The cost of the typical 150 kW solar farm is nearly $500,000 or about $2.36/watt all in. This all-in cost includes, engineering, permitting, construction management, land acquisition, site preparation, posts, racks, panels, conduit, wires, meter, panels, breakers, inverters, revenue-grade meter, and utility interconnect. An array of this scale has approximately 212,000 watts of DC capacity. According to PV Watts, in VT, this will produce about 225,000 kWhs per year. Given that our companies collectively operate (GMCS 4, VCS ___x#_ ) of solar farms in VT, actual productivity is more like 250,000 kWhs per year. Take this volume and multiply it by 22.7 cents (19 cents plus 3.7 cents) and you get $57k per year of value. Since the retail panel owners take their share (approximately $24k per year) of this value, the operating LLC is left with $33k pay property & liability insurance, lease payments, internet connection, GMP interconnection monthly charges, escrow for scheduled inverter replacement, debt service, management and administrative, REC verification fees, municipal and state taxes and annual LLC registration fees to the VT Secretary of State.
The operating LLC carries risk and thereby makes its choice to exist based on whether the rewards justify the risks. This risk includes operating cost changes, reimbursement rate changes (this appears to be the case with the recent draft of the 5.100 rules), income taxes on passed through on-paper gains, weather risk, interest rate fluctuations and typical business operation mechanics (compliance, employees).
The current 5.100 rules provide a functional balance that allows the price charged to the retail panel purchaser to be kept consistent with other on-site alternatives while providing sufficient monthly cash flow for the business to function over the 30-year term of the solar array. To wit, VCS has build ___x#___ and GMCS has built 4 of these farms to serve this segment of the VT solar panel owner market that otherwise could not be served. Change one or more components of this and the functional balance is upset.

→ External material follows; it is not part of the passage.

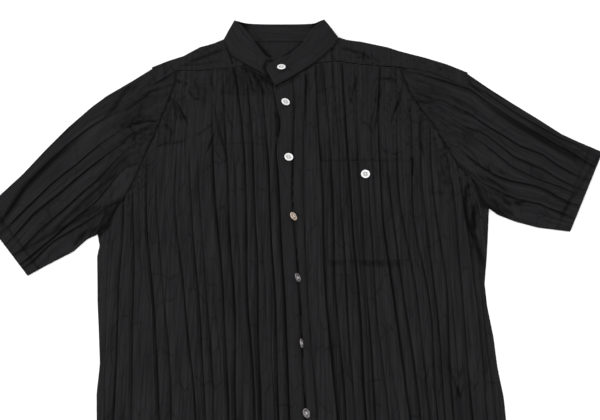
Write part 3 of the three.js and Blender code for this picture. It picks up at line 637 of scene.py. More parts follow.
def crumple(grid, centre, reach, height, length, seed):
    """Soft, uneven crumples round a centre, as where cloth was handled."""
    x, y = grid[..., 0], grid[..., 1]
    near = np.exp(-(((x - centre[0]) / reach[0]) ** 2 + ((y - centre[1]) / reach[1]) ** 2))
    ground = waves(x, y, seed, length) - 0.6 * np.abs(waves(x, y, seed + 1, length * 0.6))
    grid[..., 2] += height * near * ground


def pucker(grid, path, reach, height, seed):
    """Small close puckers beside a seam, where its thread has drawn the cloth in. Their hollows get painted
    shade.
    """
    x, y = grid[..., 0], grid[..., 1]
    near = np.exp(-((distance_to(path, grid)[0] / reach) ** 2))
    rough = waves(x, y, seed, 11.0) + 0.7 * waves(y, x, seed + 3, 7.0)
    grid[..., 2] += height * near * rough
    grid[..., 3] += 0.35 * height * near * np.clip(-rough, 0, 2)


def dress(grid, creases=(), crumples=(), puckers=(), dips=(), shades=()):
    """Works a panel's tables into its grid. A row holds what its function takes after the grid."""
    for work, table in ((press_crease, creases), (crumple, crumples), (pucker, puckers),
                        (dip_at, dips), (shade_along, shades)):
        for row in table:
            work(grid, *row)


FRONT_FLOOR = 3.4  # height of the fronts where they lie lowest
EDGE_FLOOR = 1.1  # and at the side seams
SIDE_SLOPE, BAND_SLOPE = 14, 7  # how far the pleats take to rise from a side seam and from the band
FAR = 99.0


def lay_front(grid, seed, seam, least, fade):
    """Sets a front panel on the back, low at the side seams; its pleats fade towards the yoke seam."""
    x, y = grid[..., 0], grid[..., 1]
    grid[..., 2] *= mix(least, 1.0, smooth((by_x(seam)(x) - y) / fade))
    inward = np.where(y < RIGHT_SIDE[-1][1], x - by_y(RIGHT_SIDE)(y), FAR)
    inward = np.minimum(inward, np.where(y < LEFT_SIDE[-1][1], by_y(LEFT_SIDE)(y) - x, FAR))
    to_band = np.minimum(np.abs(x - band_left(y)), np.abs(x - band_right(y)))
    calm = smooth(inward / SIDE_SLOPE)
    flat = mix(0.25, 1.0, smooth((to_band - 1) / BAND_SLOPE))
    grid[..., 2] *= mix(0.25, 1.0, calm) * flat
    grid[..., 2] += mix(EDGE_FLOOR, FRONT_FLOOR, calm)
    grid[..., 2] += 0.4 * waves(x, y, seed, 90.0) * calm
    grid[..., 2] += 0.16 * waves(x * 2.2, y * 0.7, seed + 1, 26.0) * calm
    grid[..., 2] = np.maximum(grid[..., 2], EDGE_FLOOR)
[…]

Inputting the new elements of the economics of solar in VT as they apply to our business model going forward cause the metrics for the retail panel owner and the operating LLC to change. If the rewards for the operating LLC of choosing to operate a 150 kW community solar array are to justify the risks, the developer of that operating LLC must derive the same economic returns under the new rules as under the old. In an effort to make an apples to apples comparison, the following assumptions have been made. The cost of installation does not change. While we understand it may decline with experience and component prices, it may also increase due to increasingly stringent environmental and siting requirements. The productivity of a given solar farm in Vermont stays the same. What does change is the loss of REC revenue over the long term, the solar adder goes away, replaced by a siting incentive. And, for the sake of an average case, the mix of new 150 kW solar farms in VT going forward is 50/50 preferred and non-preferred, therefore the reimbursement siting incentive as written in the new 5.100 rules averages 2 cents/per kWh for 10 years. The REC donation to the utility provides 3 cents per kWh for 10 years. For years 11 and thereafter, it is assumed that the retail rate only is paid. All operating costs remain unchanged when comparing current rules to prior rule economics. The intent of holding all capital and operating costs the same for the old vs new 5.100 rule comparison case is to isolate the effect of the rule-based reimbursement rate changes.
To keep the rewards justifying the risk for the developer of the community solar farm in VT, the price to the retail panel purchaser must rise from $4.00 per watt to $5.00 per watt, a 25% increase. The effect of this price increase is to lengthen the payback to 16 years from 11 years and lower the rate of return to 6% from 9%. In polling current retail panel owners, the majority have said this return is not acceptable.
So, to sweeten the deal for the retail purchaser to incent them to be able to rationalize an investment insolar, the community solar farm operating LLC could keep its prices consistent with the alternative (panels at your shade-free house or business or apartment) at $4.00/watt. In this scenario, the solar farm operator LLC’s economic incentive declines materially and financing from banks is no longer possible. The operator then must consider internal funds, and other investment options available are more attractive, therefore there is not reason to put funds into a lower investment return option.
The net result is few solar farms of this scale for these type investors will be built under the pricing of the new rules.
What is the solution? If the issue with solar growth in VT is that it has occurred too fast and the utilit(ies) run the risk of having too much of their electric supply be intermittent and priced high, then the components of the growth must be analyzed. According to GMP, 85% of the growth came from 150 kW + sized arrays financed not by VT residences and small businesses, but out-of-state tax-equity investors. The community solar model works for the 150 kW and smaller array as its a manageable size to finance and it doesn’t affect the VT viewscape as much (they occupy approximately 1.2 acres). What is the percent that this scale represents going forward? Probably 1.5 mW per year (10 150 kW AC projects per year).
If the reimbursement rates for projects whose ownership was at least 50% virtual “retail panel owners” who can’t put panels up on site was increased to between 20 and 22 cents per kWh for the life of the project, then the returns would be adequate to incent both the retail panel purchaser and the developer to take the risk of permitting, building and operating.
The siting rules must also be changed. Please consider making the load criteria be that 50% of the load must be from small retail panel owners and 50% from a PPA purchaser who can be anywhere in the state. The current criteria under 8652 eliminate many potential community solar farms because they tend to be in gravel pits, brown fields or other sites where the load is not on site.Act 260 in section x, y, z legislated ____________. The current rules do not follow the direction of the legislation. The LRC will be notified of this when they take public comments.